2.12.13

Carta aberta da gaiola enferrujada

Por Ferreira Fernandes
Os portugueses não deveriam dar conselhos aos ucranianos sobre os alemães. Contas feitas, foi há mais de mil anos que os suevos e os visigodos nos inquietaram, enquanto os ucranianos já tiveram problemas bem mais recentes com a falta de espaço vital dos germânicos. Os ucranianos deviam ser, mais do que nós, especialistas dessa tão necessária arte europeia de saber tratar com aquele perigo. No entanto, estando, como estamos, do lado de dentro da armadilha, e vendo o frenesim com que Kiev se agita - "deixem-nos entrar, deixem-nos entrar!" -, exige a generosidade que digamos: calma.
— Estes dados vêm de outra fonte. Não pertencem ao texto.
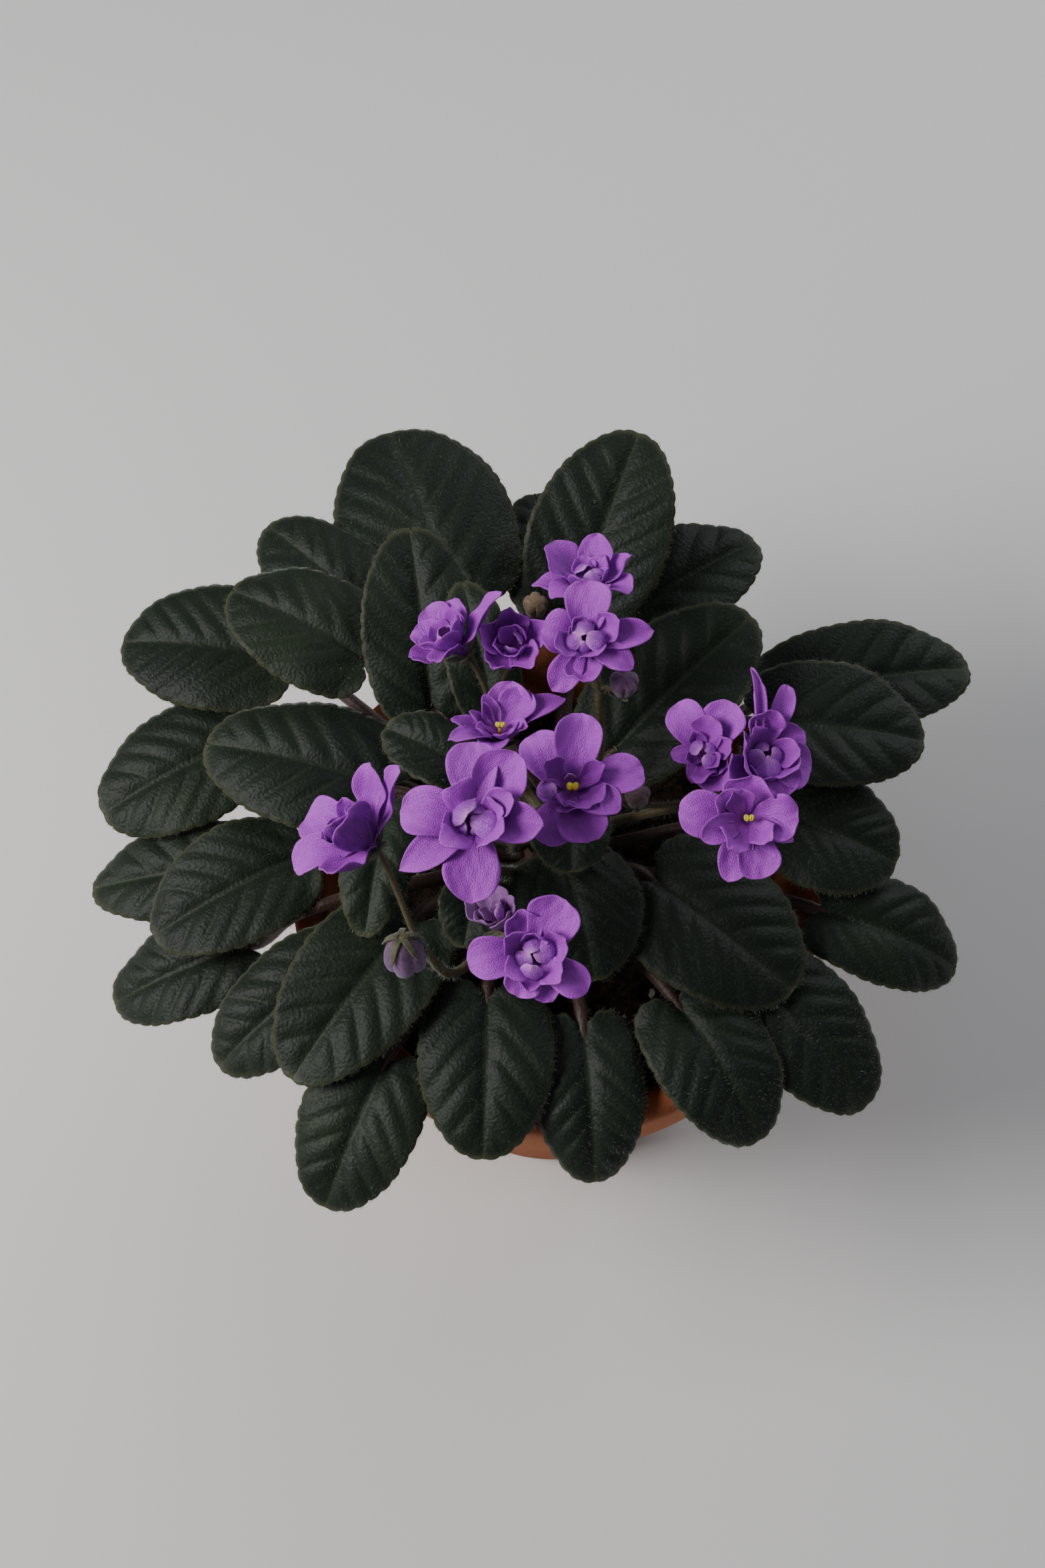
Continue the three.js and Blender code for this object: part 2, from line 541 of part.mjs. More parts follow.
// A calyx: a five-pointed star behind a bloom or bud, across the end of its stalk.
function calyx(end, facing) {
  const star = new THREE.Shape();
  for (let i = 0; i < 2 * CALYX.sepals; i++) {
    const radius = i % 2 ? CALYX.waist : CALYX.reach;
    const turn = (Math.PI * i) / CALYX.sepals;
    if (i === 0) star.moveTo(radius, 0);
    else star.lineTo(radius * Math.cos(turn), radius * Math.sin(turn));
  }
  star.closePath();
  const geometry = new THREE.ExtrudeGeometry(star, { depth: CALYX.thickness, bevelEnabled: false });
  geometry.translate(0, 0, -CALYX.thickness);
  geometry.applyQuaternion(new THREE.Quaternion().setFromUnitVectors(UP, facing));
  return geometry.translate(end.x, end.y, end.z);
}

// One flower stalk: the stem from the crown to its fork, a thinner stalk with a calyx to each
// bloom, and its buds.
function flowerStalk({ from, way, blooms, buds = [] }) {
  const [start, out] = leaveCrown(from, PEDUNCLE.radius);
  const points = [start, out, ...way.map(aboveRim)];
  const stem = new THREE.CatmullRomCurve3(points);
  const fork = points.at(-1);
  const heading = fork.clone().sub(points.at(-2)).normalize();
  const root = fork.clone().addScaledVector(heading, -PEDICEL.sink);
  const leave = fork.clone().addScaledVector(heading, PEDICEL.leave);
  const { steps, sides, radius } = PEDUNCLE;
  const pieces = [taperedTube(stem, steps, sides, radius, radius)];
  const branch = (end, facing) => {
    const arrive = end.clone().addScaledVector(facing, -PEDICEL.arrive);
    const curve = new THREE.CubicBezierCurve3(root, leave, arrive, end);
    pieces.push(taperedTube(curve, PEDICEL.steps, PEDICEL.sides, PEDICEL.radius, PEDICEL.radius));
  };
  for (const name of blooms) {
    const frame = bloomFrame(BLOOMS[name]);
    const end = new THREE.Vector3(0, 0, -THROAT.depth - GAP).applyMatrix4(frame);
    const facing = new THREE.Vector3().setFromMatrixColumn(frame, 2);
    branch(end, facing);
    pieces.push(calyx(end, facing));
  }
  for (const bud of buds) {
    const middle = aboveRim(bud.at);
    const facing = bud.hang ? BUD.hanging.clone().normalize() : UP;
    branch(middle.clone().addScaledVector(facing, BUD.sink - bud.length / 2), facing);
    const body = new THREE.SphereGeometry(bud.length / 2, BUD.sides, BUD.rings).rotateX(Math.PI / 2);
    body.scale(BUD.slimness, BUD.slimness, 1);
    body.applyQuaternion(new THREE.Quaternion().setFromUnitVectors(UP, facing));
    pieces.push(body.translate(middle.x, middle.y, middle.z));
  }
  return pieces.map(solid);
}

const TERRACOTTA = { color: 0xb65f33, roughness: 0.85 };
const EARTH = { color: 0x2b1d14, roughness: 1 };
const GREEN = { color: 0x2c3b25, roughness: 0.8 };
const STALK_GREEN = { color: 0x6a6440, roughness: 0.8 };
const LAVENDER = { color: 0xaa5cd7, roughness: 0.6 };
const YELLOW = { color: 0xe0d33c, roughness: 0.6 };

addPiece("pot", [pot()], TERRACOTTA);
addPiece("soil", [soil()], EARTH);
addPiece("crown", [crown()], STALK_GREEN);
for (const [name, spec] of Object.entries(LEAVES)) addPiece("leaf_" + name, leaf(spec, OLD), GREEN);
for (const [name, spec] of Object.entries(YOUNG_LEAVES)) addPiece("leaf_" + name, leaf(spec, YOUNG), GREEN);
for (const [name, spec] of Object.entries(FLOWER_STALKS)) addPiece(name, flowerStalk(spec), STALK_GREEN);
for (const [name, spec] of Object.entries(BLOOMS)) {
  addPiece(name, bloom(spec), LAVENDER);
  if (spec.anthers) addPiece(name.replace("bloom", "anthers"), anthers(spec), YELLOW);
}

export default plant;
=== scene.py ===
# %% [markdown]
# # A potted african violet
#
# The plant is a rosette of velvety leaves over a terracotta pot, with double lavender blooms held above
# it. The solid model gives every piece its place and size. Each cell below makes one kind of piece finer
# than its solid, keeps it where the solid is, and gives it a surface: clay, earth, velvet leaf, hairs and
# petal.

import math

import bmesh
import bpy
import numpy as np
from mathutils import Matrix, Vector, noise


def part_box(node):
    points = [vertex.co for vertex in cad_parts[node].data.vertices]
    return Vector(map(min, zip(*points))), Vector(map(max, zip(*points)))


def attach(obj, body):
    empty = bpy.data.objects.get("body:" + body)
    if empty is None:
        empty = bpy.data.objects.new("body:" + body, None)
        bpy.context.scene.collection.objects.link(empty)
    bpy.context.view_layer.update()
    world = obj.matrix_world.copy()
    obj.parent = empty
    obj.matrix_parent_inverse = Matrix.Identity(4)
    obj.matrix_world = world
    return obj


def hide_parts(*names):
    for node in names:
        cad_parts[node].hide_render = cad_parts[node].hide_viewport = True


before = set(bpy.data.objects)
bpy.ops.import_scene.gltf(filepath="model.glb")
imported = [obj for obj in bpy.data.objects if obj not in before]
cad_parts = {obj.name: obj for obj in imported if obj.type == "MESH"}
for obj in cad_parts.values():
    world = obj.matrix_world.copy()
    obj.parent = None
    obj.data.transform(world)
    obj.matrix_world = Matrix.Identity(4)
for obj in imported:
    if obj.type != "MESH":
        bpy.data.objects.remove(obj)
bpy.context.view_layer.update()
noise.seed_set(1)  # without a seed, noise_vector is another one in each run


def new_object(name, data):
    """A new object, put into the scene."""
    made = bpy.data.objects.new(name, data)
    bpy.context.scene.collection.objects.link(made)
    return made


# %% [markdown]
# The camera looks down on the plant at 66 degrees from the front, through a 50 mm lens on a frame whose
# long side is 36 mm. Its place was found from the round rim of the pot, which the view squashes into an
# ellipse.

# %% Camera
CAMERA_PLACE = (-0.0093, -0.2115, 0.6540)
LOOKING_DOWN = 66
LENS = 50
FRAME_SIDE = 36

camera = new_object("camera", bpy.data.cameras.new("camera"))
camera.data.lens = LENS
camera.data.sensor_width = FRAME_SIDE
camera.data.clip_start = 0.01
camera.location = CAMERA_PLACE
camera.rotation_euler = (math.radians(90 - LOOKING_DOWN), 0, 0)
bpy.context.scene.camera = camera
print("camera at", tuple(camera.location))

# %% [markdown]
# The light is a studio's: a large soft light at the left and a little in front, a weak one from behind on
# the right, and a dim even sky. The leaves are velvet, and velvet shows its form only where light rakes
# over it, so the main light stands low enough to graze them.

# %% Lights
PLANT_MIDDLE = Vector((0, 0, 0.14))
LAMPS = {  # place, size in metres, power in watts and colour
    "window": ((-0.75, -0.10, 0.75), 0.45, 11, (1.0, 0.98, 0.96)),
    "behind": ((0.45, 0.60, 0.55), 0.50, 2.5, (0.93, 0.96, 1.0)),
}
SKY_COLOR = (0.9, 0.93, 1.0, 1)
SKY_STRENGTH = 0.20

for name, (place, size, power, color) in LAMPS.items():
    light = bpy.data.lights.new(name, "AREA")
    light.size = size
    light.energy = power
    light.color = color
    lamp = new_object(name, light)
    lamp.location = place
    lamp.rotation_euler = (PLANT_MIDDLE - Vector(place)).to_track_quat("-Z", "Y").to_euler()
sky = bpy.data.worlds.new("sky")
sky.use_nodes = True
background = sky.node_tree.nodes["Background"]
background.inputs["Color"].default_value = SKY_COLOR
background.inputs["Strength"].default_value = SKY_STRENGTH
bpy.context.scene.world = sky
print("lights:", list(LAMPS))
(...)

Escutem Viktor Ianukovich, o vosso Presidente, que teve o bom senso de qualquer dona de casa. Ele foi ao mercado, na loja do russo ouviu a oferta de gás, na quitanda da Merkel ouviu a promessa de sociedade, e decidiu bem. Optou pelo russo e não fechou as portas aos alemães. Foi medida prudente, não tanto porque não vale de nada fechar a porta aos alemães (não, já não é com Panzers que eles entram e, no entanto, entram), mas porque ganhar tempo e renegociar é essencial se quiserem ser mais do que sócios de segunda. Desde logo, deixem-nos lembrar com a sabedoria dos vencidos que vocês não negociavam para entrar na UE, mas para serem súbditos da dona da coisa. Adiando e obrigando-a a insistir, vocês conseguem mostrar que a Alemanha precisa dos outros. E talvez vocês consigam que até nós, de dentro da gaiola enferrujada, nos possamos dar conta desse facto.